The increasingly recurrent open-plan design of modern workplaces leads to a t lack of privacy and provides limited opportunities for individuals to find spaces for refocusing. Open-plan offices can thus impact ones' performance due to long term exposure to external noises, aggressive conversation or frequent interruption by others. The purpose of this paper is to explore wellbeing in the context of open-plan workplaces from an environmental interaction point of view through a transdisciplinary approach. The ultimate goal is to propose a solution for to facilitate office workers' emotional recovery and wellbeing while in the workplace. More specifically, our study proposes a developmental concept of the ``Aerie'', a bespoke portable and collapsible structure that can be empirical tested in different workplace areas. Its modular design accommodates a range of interactive technologies aiming to improve and maintain personal wellbeing in workplace with minimal lose in working time or productivity.
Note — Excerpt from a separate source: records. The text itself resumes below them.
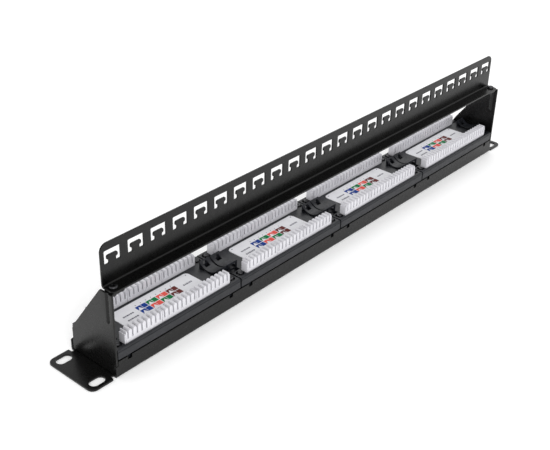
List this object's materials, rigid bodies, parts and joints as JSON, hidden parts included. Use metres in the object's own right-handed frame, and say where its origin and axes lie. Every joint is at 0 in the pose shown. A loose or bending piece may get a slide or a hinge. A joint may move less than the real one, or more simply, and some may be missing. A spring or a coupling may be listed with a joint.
{
  "type": "patch panel",
  "caption": "One-unit rack patch panel lying on its front face, with socket modules, white wire-terminal strips, end brackets and a rear bar of cable-tie anchors.",
  "frame": {"origin": "centre of the front face, on the surface that the panel lies on", "axes": "+X along the panel, +Y across its height on the side away from the bar flange, +Z out of its back"},
  "size_m": [0.4826, 0.0436, 0.0904],
  "materials": {
    "powder_coat": "fine-textured black powder coat",
    "black_plastic": "satin moulded",
    "socket_plastic": "satin moulded",
    "white_plastic": "satin moulded",
    "label_stock": "smooth printed",
    "circuit_board": "solder resist",
    "contact_gold": "gold plated",
    "screw_steel": "black zinc"
  },
  "bodies": {
    "root": {"front_panel": "powder_coat", "side_bracket_right": "powder_coat", "side_bracket_left": "powder_coat", "cable_bar": "powder_coat", "bar_screw_left": "screw_steel", "bar_screw_right": "screw_steel", "module_shell_1": "black_plastic", "circuit_board_1": "circuit_board", "terminal_strip_upper_1": "white_plastic", "terminal_strip_lower_1": "white_plastic", "wiring_label_1": "label_stock", "socket_block_1": "socket_plastic", "contact_comb_1": "contact_gold", "screw_upper_left_1": "screw_steel", "screw_upper_right_1": "screw_steel", "screw_lower_left_1": "screw_steel", "screw_lower_right_1": "screw_steel", "module_shell_2": "black_plastic", "circuit_board_2": "circuit_board", "terminal_strip_upper_2": "white_plastic", "terminal_strip_lower_2": "white_plastic", "wiring_label_2": "label_stock", "socket_block_2": "socket_plastic", "contact_comb_2": "contact_gold", "screw_upper_left_2": "screw_steel", "screw_upper_right_2": "screw_steel", "screw_lower_left_2": "screw_steel", "screw_lower_right_2": "screw_steel", "module_shell_3": "black_plastic", "circuit_board_3": "circuit_board", "terminal_strip_upper_3": "white_plastic", "terminal_strip_lower_3": "white_plastic", "wiring_label_3": "label_stock", "socket_block_3": "socket_plastic", "contact_comb_3": "contact_gold", "screw_upper_left_3": "screw_steel", "screw_upper_right_3": "screw_steel", "screw_lower_left_3": "screw_steel", "screw_lower_right_3": "screw_steel", "module_shell_4": "black_plastic", "circuit_board_4": "circuit_board", "terminal_strip_upper_4": "white_plastic", "terminal_strip_lower_4": "white_plastic", "wiring_label_4": "label_stock", "socket_block_4": "socket_plastic", "contact_comb_4": "contact_gold", "screw_upper_left_4": "screw_steel", "screw_upper_right_4": "screw_steel", "screw_lower_left_4": "screw_steel", "screw_lower_right_4": "screw_steel"}
  },
  "joints": []
}
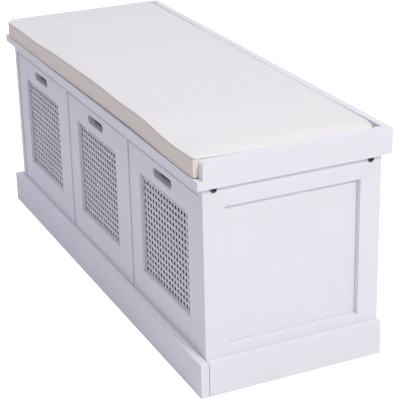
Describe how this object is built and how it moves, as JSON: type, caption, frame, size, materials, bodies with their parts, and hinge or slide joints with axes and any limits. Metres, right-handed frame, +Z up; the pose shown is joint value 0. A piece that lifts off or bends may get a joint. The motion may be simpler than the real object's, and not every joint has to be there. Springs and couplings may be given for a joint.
{
  "type": "entryway bench",
  "caption": "Low white storage bench with cane-fronted drawers side by side, a plinth, panelled ends and a loose boxed seat cushion.",
  "frame": {"origin": "on the floor, under the middle of the bench's outer box", "axes": "+X along the bench, drawers face -Y, +Z up"},
  "size_m": [1.0446, 0.3786, 0.4464],
  "materials": {
    "white_paint": "satin white paint on fibreboard",
    "drawer_board": "grey melamine-faced board",
    "painted_cane": "woven cane, painted off-white",
    "cotton_cover": "plain-woven off-white cotton",
    "dark_steel": "dark-plated bolt heads"
  },
  "bodies": {
    "carcass": {"plinth_front": "white_paint", "plinth_left": "white_paint", "plinth_right": "white_paint", "left_front_stile": "white_paint", "left_rear_stile": "white_paint", "left_top_rail": "white_paint", "left_bottom_rail": "white_paint", "left_panel": "white_paint", "right_front_stile": "white_paint", "right_rear_stile": "white_paint", "right_top_rail": "white_paint", "right_bottom_rail": "white_paint", "right_panel": "white_paint", "deck": "white_paint", "back_board": "white_paint", "front_header": "white_paint", "rear_header": "white_paint", "divider_1": "white_paint", "divider_2": "white_paint", "seat_board": "white_paint", "seat_back_rail": "white_paint", "seat_rail_left": "white_paint", "seat_rail_right": "white_paint", "bolt_left_front": "dark_steel", "bolt_left_rear": "dark_steel", "bolt_right_front": "dark_steel", "bolt_right_rear": "dark_steel"},
    "drawer_1": {"drawer_1_front": "white_paint", "drawer_1_cane_panel": "painted_cane", "drawer_1_side_left": "drawer_board", "drawer_1_side_right": "drawer_board", "drawer_1_back": "drawer_board", "drawer_1_bottom": "drawer_board"},
    "drawer_2": {"drawer_2_front": "white_paint", "drawer_2_cane_panel": "painted_cane", "drawer_2_side_left": "drawer_board", "drawer_2_side_right": "drawer_board", "drawer_2_back": "drawer_board", "drawer_2_bottom": "drawer_board"},
    "drawer_3": {"drawer_3_front": "white_paint", "drawer_3_cane_panel": "painted_cane", "drawer_3_side_left": "drawer_board", "drawer_3_side_right": "drawer_board", "drawer_3_back": "drawer_board", "drawer_3_bottom": "drawer_board"},
    "cushion": {"cushion": "cotton_cover"}
  },
  "joints": [
    {"name": "drawer_1_slide", "type": "slide", "parent": "carcass", "child": "drawer_1", "axis": [0, -1, 0], "range_m": [0, 0.25]},
    {"name": "drawer_2_slide", "type": "slide", "parent": "carcass", "child": "drawer_2", "axis": [0, -1, 0], "range_m": [0, 0.25]},
    {"name": "drawer_3_slide", "type": "slide", "parent": "carcass", "child": "drawer_3", "axis": [0, -1, 0], "range_m": [0, 0.25]},
    {"name": "cushion_lift", "type": "slide", "parent": "carcass", "child": "cushion", "axis": [0, 0, 1], "range_m": [0, 0.15]}
  ]
}
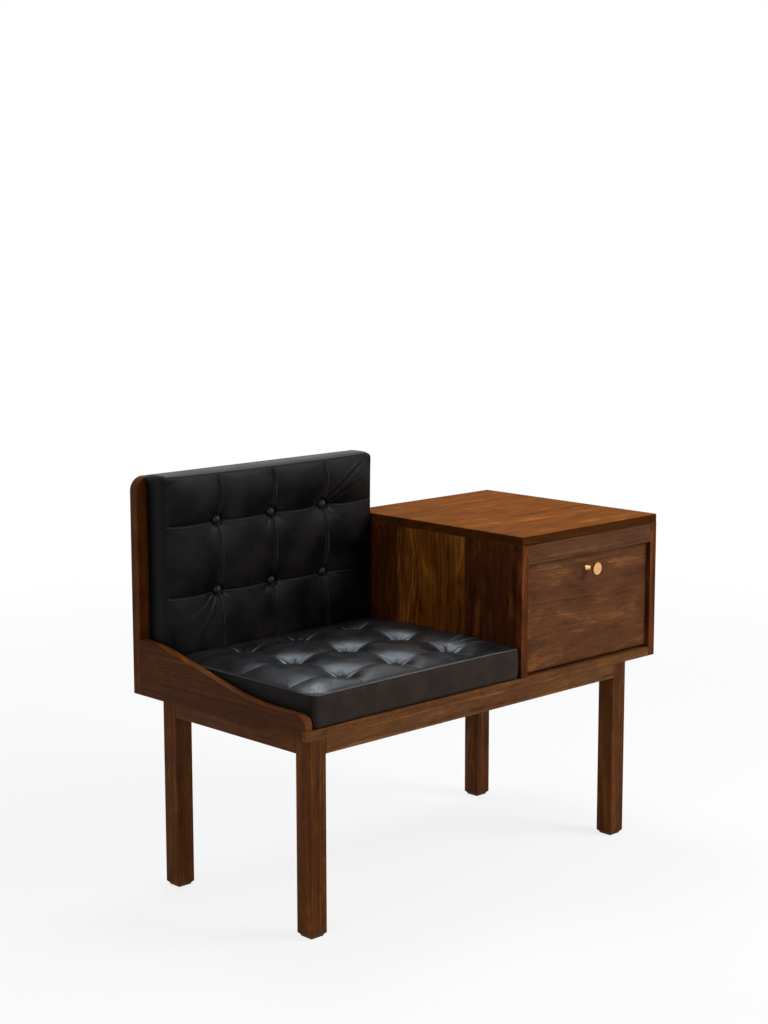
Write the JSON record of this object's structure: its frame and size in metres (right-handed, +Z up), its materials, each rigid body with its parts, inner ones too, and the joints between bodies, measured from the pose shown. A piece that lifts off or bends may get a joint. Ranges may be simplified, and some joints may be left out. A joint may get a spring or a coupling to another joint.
{
  "type": "telephone bench",
  "caption": "Low wooden bench with a tufted leather seat and back beside a small cabinet with a drop flap, knob and slotted stay, on a four-legged frame.",
  "frame": {"origin": "middle of the whole bench's bounding box, knob included, on the floor under the legs", "axes": "+X to the right along the bench as seen from the front, +Y from the front to the back, +Z up; the front with flap and knob faces -Y"},
  "size_m": [0.95, 0.5006, 0.771],
  "materials": {
    "frame_wood": "satin lacquer over dark walnut stain",
    "board_wood": "satin lacquer over dark walnut stain",
    "cabinet_wood": "satin lacquer over dark walnut stain, glued-up boards with mixed figure",
    "plain_wood": "unstained beech",
    "back_ply": "stained plywood",
    "hide": "soft black leather with fine grain",
    "copper": "satin copper plating",
    "brass": "brushed",
    "steel": "zinc plated",
    "catch_plastic": "moulded brown",
    "felt": "dark wool felt",
    "tape": "black hook and loop tape"
  },
  "bodies": {
    "root": {"apron_back": "frame_wood", "apron_front": "frame_wood", "apron_left": "frame_wood", "apron_right": "frame_wood", "back_buttons": "hide", "back_cushion": "hide", "back_panel": "board_wood", "back_tongues": "plain_wood", "cabinet_back": "back_ply", "cabinet_left_panel": "cabinet_wood", "cabinet_right_panel": "cabinet_wood", "cabinet_tongues": "plain_wood", "cabinet_top": "cabinet_wood", "catch_body": "catch_plastic", "catch_magnet": "steel", "corner_blocks": "plain_wood", "cushion_tapes": "tape", "flap_pivot_pins": "brass", "foot_pads": "felt", "front_lipping": "board_wood", "leg_back_left": "frame_wood", "leg_back_right": "frame_wood", "leg_front_left": "frame_wood", "leg_front_right": "frame_wood", "scroll_side": "board_wood", "seat_board": "board_wood", "seat_cushion": "hide", "seat_tongues": "plain_wood", "stay_stud": "brass", "top_rail": "cabinet_wood"},
    "flap": {"flap": "cabinet_wood", "flap_bushes": "brass", "knob": "copper", "knob_screw": "steel", "strike_plate": "steel", "stay_bracket": "brass", "stay_rivet": "brass"},
    "stay_arm": {"stay_arm": "brass"}
  },
  "joints": [
    {"name": "flap_hinge", "type": "hinge", "parent": "root", "child": "flap", "pos_m": [0.2735, -0.21875, 0.383], "axis": [1, 0, 0], "range_deg": [0, 90]},
    {"name": "stay_pivot", "type": "hinge", "parent": "flap", "child": "stay_arm", "pos_m": [0.45, -0.19775, 0.51129], "axis": [1, 0, 0], "range_deg": [-45, 0]}
  ],
  "couplings": [
    {"joint": "stay_pivot", "follows": "flap_hinge", "ratio": -0.5}
  ]
}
A preliminary literature review has provided some cues about features of an ideal regenerative space; drawing from this existing knowledge, we have developed a conceptual space to test participants' response to a combination of these features. The aim of this experiment was to evaluate which combination of features could calm individuals through a multi - sensory experience combined with a guided relaxation exercise. Findings from this pilot projects have provided an insight in the design of the ``Aerie''. Out of 38 participants, the majority reported that blue/purple lights and rain as white noise were very relaxing features. The mindfulness mediation audio was also well received. Most participants preferred to sit in a small cosy space (such as a corner or bean bags), rather than larger more exposed arrangements, for example chair or sitting-ball. Drawing from these findings, an initial prototype of Aerie was developed; this will be displayed at the Wellbeing conference to demonstrate the principle and verify its feasibility. In the next stage of the project, a working prototype of the Aerie will be built.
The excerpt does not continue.